*Record excerpts:*
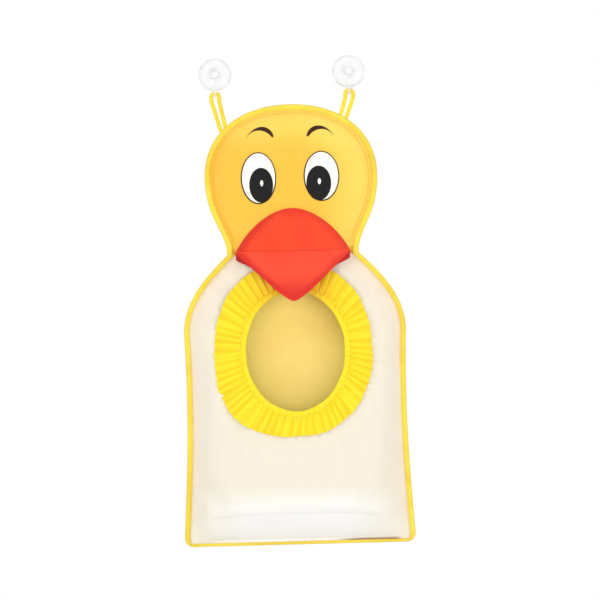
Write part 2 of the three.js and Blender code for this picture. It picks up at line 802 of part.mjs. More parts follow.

---

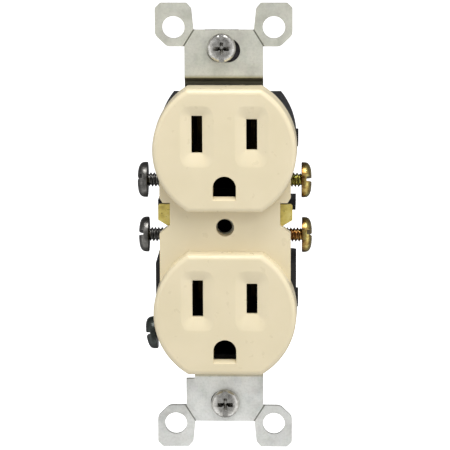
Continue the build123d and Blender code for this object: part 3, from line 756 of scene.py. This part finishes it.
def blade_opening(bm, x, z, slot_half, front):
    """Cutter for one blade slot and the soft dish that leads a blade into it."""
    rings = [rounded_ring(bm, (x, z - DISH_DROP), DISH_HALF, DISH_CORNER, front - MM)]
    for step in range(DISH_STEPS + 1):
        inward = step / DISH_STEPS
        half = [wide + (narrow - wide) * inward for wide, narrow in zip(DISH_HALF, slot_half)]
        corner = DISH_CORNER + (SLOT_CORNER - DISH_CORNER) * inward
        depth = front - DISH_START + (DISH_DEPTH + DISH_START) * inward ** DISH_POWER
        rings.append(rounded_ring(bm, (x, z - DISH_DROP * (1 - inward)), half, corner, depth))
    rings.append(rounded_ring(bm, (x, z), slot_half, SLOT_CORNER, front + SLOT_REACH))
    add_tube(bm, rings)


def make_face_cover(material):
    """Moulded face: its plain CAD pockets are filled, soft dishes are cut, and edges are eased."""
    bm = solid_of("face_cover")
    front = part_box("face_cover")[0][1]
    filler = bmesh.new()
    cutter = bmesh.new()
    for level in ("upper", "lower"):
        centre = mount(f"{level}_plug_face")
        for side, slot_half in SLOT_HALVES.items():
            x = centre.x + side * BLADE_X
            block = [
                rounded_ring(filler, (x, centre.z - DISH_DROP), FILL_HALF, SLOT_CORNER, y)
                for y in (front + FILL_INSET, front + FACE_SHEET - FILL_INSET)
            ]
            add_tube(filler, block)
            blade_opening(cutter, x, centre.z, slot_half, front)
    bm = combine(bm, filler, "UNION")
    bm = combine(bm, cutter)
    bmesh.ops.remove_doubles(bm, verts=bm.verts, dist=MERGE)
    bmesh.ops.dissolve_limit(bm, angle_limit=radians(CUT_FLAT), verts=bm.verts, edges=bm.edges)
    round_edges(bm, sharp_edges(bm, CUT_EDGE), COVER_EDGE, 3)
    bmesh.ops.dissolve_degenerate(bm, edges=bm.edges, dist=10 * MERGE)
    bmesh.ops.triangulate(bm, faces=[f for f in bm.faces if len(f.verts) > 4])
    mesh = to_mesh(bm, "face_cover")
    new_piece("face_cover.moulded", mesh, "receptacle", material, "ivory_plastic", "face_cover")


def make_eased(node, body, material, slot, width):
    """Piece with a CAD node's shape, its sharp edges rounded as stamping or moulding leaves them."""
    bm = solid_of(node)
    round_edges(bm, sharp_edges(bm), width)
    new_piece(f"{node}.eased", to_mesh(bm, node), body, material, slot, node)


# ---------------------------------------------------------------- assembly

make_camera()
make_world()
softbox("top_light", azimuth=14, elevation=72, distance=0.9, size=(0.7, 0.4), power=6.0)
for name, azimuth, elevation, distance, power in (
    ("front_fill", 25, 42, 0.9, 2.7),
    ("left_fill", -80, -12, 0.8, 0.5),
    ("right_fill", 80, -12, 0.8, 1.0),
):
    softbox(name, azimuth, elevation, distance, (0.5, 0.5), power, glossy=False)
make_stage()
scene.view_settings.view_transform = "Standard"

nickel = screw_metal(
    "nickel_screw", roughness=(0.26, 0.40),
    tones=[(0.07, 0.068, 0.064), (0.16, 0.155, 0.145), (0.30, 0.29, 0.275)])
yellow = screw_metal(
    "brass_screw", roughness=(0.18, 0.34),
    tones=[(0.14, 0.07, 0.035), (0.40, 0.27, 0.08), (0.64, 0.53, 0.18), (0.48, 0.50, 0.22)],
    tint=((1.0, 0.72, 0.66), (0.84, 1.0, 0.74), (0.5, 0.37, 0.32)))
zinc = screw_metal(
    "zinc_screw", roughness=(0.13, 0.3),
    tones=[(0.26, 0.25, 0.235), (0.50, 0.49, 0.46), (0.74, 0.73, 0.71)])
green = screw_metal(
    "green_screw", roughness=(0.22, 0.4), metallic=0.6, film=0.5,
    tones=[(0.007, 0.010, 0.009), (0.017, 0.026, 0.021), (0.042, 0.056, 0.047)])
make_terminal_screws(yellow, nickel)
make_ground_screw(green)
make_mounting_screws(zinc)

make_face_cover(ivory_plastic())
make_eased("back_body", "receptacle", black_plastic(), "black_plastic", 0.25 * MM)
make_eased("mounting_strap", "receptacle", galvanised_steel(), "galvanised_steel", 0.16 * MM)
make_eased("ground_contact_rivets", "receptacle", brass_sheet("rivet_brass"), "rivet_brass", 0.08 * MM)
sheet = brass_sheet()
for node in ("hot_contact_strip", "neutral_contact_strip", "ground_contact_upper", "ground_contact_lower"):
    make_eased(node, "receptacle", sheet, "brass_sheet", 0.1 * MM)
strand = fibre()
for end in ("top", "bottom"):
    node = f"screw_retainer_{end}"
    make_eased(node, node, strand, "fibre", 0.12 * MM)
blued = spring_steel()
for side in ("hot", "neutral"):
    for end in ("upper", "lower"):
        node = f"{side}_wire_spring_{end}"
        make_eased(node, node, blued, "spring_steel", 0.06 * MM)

--

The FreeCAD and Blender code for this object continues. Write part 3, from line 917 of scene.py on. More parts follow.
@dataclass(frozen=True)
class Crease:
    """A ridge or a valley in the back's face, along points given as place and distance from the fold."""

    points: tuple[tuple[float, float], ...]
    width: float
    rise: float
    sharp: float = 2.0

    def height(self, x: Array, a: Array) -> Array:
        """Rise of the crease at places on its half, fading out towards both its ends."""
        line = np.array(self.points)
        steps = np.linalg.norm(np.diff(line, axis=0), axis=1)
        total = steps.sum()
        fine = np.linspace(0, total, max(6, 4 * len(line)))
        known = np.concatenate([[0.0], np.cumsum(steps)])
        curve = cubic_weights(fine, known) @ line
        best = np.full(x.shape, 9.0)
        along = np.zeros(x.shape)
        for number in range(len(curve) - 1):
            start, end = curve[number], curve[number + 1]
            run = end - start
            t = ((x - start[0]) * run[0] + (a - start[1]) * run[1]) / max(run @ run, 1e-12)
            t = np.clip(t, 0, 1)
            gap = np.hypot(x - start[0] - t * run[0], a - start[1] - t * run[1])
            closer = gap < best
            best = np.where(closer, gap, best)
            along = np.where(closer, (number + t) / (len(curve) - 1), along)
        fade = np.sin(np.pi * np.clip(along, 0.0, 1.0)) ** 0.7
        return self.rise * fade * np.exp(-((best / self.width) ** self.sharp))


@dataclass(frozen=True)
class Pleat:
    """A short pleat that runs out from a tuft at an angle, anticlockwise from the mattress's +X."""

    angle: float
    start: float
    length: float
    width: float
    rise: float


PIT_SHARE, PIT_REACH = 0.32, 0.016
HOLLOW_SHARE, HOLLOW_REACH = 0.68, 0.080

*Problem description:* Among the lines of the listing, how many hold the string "Write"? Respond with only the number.

*Result of this exercise:* 2